DATASET EXCERPT:
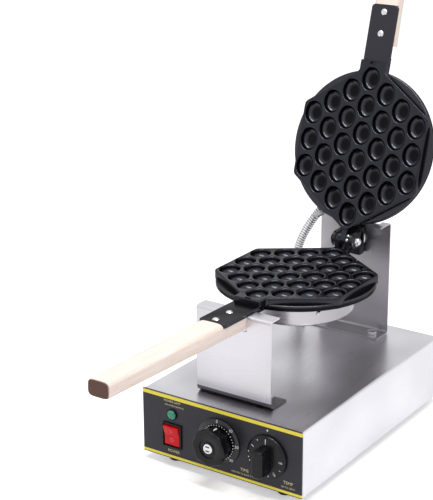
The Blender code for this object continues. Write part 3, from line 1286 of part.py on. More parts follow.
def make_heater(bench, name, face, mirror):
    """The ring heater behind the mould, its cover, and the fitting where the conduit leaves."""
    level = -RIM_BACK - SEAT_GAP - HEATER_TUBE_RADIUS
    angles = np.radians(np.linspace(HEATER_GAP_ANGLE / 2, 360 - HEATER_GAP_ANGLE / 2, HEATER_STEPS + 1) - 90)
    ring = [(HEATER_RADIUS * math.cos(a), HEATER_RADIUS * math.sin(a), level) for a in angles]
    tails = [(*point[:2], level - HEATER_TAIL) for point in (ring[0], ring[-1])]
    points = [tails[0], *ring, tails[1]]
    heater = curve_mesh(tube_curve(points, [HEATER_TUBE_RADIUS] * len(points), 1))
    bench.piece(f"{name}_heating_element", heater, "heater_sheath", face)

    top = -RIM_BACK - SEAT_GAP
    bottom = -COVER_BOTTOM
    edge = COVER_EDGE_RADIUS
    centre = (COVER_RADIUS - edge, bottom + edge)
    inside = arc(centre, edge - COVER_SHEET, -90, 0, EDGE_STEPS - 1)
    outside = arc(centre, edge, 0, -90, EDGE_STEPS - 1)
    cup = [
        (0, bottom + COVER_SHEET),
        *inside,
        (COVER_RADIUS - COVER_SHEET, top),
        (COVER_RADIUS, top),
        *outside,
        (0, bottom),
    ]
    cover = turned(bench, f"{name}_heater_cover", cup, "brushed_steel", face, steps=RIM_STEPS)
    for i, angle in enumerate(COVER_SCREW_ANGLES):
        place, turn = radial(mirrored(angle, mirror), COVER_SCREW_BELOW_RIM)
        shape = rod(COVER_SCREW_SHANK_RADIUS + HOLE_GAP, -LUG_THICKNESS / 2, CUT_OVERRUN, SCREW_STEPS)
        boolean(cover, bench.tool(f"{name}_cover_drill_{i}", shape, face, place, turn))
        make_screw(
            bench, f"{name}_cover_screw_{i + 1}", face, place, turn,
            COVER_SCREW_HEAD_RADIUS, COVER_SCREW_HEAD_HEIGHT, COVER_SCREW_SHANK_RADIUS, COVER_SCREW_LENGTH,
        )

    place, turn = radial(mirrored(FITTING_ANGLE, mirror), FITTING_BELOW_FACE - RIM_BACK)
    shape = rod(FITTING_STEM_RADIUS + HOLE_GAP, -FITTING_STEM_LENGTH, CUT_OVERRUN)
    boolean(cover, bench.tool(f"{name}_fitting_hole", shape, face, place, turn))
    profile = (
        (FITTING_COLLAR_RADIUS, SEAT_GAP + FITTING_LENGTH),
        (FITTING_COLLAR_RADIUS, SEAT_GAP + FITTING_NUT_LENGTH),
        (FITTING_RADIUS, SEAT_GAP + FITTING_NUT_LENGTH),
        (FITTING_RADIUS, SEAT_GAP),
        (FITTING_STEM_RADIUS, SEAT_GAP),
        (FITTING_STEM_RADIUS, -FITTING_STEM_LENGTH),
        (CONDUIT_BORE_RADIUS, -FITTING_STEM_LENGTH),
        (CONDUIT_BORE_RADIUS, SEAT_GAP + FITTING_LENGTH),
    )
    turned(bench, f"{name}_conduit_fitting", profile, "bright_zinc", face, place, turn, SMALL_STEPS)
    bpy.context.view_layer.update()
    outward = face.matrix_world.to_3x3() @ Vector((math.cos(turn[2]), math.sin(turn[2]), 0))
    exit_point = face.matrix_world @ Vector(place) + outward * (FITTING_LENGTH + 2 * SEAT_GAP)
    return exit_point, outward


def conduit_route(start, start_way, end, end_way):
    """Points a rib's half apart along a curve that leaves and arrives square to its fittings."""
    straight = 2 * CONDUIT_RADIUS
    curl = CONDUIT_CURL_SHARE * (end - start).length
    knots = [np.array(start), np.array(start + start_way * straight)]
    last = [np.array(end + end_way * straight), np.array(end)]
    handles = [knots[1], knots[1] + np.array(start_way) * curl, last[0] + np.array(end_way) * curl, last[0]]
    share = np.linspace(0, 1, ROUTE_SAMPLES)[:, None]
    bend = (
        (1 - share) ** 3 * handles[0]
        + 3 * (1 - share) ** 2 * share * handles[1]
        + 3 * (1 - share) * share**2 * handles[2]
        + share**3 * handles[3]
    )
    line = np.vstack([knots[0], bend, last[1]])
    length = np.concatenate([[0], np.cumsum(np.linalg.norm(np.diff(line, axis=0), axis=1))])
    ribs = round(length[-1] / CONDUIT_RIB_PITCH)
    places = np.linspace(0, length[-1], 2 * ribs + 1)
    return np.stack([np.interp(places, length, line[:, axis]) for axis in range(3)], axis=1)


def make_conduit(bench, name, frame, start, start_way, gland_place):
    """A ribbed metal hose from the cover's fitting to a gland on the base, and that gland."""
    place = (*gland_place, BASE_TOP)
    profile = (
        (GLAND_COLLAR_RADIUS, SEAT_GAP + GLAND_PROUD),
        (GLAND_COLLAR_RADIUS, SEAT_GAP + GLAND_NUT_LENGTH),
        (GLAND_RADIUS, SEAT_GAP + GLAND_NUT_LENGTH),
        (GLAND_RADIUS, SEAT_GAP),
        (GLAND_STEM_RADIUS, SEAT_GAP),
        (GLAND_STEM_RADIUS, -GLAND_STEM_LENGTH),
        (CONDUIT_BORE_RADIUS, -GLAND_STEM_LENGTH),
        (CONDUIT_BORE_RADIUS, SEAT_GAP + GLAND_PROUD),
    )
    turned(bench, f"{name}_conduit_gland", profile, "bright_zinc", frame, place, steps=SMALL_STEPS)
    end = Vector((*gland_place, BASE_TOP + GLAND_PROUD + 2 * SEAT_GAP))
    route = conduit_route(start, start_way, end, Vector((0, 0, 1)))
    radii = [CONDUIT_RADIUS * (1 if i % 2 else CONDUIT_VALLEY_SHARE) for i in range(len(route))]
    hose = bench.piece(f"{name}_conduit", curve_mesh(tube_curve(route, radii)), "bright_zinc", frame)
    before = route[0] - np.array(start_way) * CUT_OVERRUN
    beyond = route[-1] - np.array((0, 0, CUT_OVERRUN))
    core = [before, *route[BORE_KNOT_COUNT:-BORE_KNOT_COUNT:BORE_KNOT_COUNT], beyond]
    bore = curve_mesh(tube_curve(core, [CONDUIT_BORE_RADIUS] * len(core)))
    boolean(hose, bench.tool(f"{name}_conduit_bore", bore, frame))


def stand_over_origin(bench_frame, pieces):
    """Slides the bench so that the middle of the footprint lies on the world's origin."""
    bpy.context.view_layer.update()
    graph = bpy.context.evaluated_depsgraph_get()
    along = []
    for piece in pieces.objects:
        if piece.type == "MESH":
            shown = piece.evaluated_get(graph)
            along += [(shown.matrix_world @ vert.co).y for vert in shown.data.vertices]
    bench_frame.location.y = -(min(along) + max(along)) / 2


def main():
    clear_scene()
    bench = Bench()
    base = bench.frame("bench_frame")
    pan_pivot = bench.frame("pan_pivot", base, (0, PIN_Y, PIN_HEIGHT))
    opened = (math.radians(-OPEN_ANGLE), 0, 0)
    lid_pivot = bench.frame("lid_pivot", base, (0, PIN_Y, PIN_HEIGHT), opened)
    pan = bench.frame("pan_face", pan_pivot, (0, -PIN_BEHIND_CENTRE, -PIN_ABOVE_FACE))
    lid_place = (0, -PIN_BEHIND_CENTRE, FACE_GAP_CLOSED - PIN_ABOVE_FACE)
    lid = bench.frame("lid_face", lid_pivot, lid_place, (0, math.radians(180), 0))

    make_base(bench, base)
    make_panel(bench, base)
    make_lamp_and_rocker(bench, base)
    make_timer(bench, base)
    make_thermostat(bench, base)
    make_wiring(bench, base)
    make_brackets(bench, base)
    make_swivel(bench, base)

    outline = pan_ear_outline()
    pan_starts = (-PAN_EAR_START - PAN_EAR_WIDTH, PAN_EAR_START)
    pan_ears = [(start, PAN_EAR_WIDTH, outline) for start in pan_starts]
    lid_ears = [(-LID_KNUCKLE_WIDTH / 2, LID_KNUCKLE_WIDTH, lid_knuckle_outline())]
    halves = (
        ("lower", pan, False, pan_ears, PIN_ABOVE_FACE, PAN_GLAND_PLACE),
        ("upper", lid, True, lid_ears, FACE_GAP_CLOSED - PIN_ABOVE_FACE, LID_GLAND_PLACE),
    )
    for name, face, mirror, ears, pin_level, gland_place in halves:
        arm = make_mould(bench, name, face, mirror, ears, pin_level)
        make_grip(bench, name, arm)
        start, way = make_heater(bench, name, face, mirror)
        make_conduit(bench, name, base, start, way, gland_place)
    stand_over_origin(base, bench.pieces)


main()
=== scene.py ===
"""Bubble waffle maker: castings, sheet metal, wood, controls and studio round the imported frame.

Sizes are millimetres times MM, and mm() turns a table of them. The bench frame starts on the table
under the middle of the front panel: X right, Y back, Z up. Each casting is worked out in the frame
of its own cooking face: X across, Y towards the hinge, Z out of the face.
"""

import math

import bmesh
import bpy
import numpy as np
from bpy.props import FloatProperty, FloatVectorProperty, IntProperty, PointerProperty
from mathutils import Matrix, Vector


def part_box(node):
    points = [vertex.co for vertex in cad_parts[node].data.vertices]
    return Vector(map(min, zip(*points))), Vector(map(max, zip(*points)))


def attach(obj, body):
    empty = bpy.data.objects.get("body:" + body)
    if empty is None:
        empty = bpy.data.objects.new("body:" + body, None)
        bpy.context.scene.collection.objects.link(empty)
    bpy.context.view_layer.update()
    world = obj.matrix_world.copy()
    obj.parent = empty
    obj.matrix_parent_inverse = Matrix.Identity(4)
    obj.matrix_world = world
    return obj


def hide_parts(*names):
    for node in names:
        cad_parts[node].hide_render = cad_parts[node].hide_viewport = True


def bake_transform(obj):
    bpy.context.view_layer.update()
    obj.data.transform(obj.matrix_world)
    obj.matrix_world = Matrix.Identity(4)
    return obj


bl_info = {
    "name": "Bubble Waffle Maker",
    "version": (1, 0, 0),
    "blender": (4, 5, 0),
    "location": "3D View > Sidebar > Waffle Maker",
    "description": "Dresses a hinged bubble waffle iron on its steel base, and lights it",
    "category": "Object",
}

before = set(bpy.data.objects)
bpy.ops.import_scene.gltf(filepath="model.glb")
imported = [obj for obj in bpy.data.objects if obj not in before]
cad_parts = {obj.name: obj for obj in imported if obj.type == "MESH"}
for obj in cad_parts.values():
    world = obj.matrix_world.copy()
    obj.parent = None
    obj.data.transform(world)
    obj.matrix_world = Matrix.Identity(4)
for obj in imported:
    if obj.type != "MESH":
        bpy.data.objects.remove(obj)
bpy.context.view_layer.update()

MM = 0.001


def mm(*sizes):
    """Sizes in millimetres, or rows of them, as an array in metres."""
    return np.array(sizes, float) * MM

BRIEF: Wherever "True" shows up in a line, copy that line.

ANSWER TO THE EXERCISE:
        ("upper", lid, True, lid_ears, FACE_GAP_CLOSED - PIN_ABOVE_FACE, LID_GLAND_PLACE),
        cad_parts[node].hide_render = cad_parts[node].hide_viewport = True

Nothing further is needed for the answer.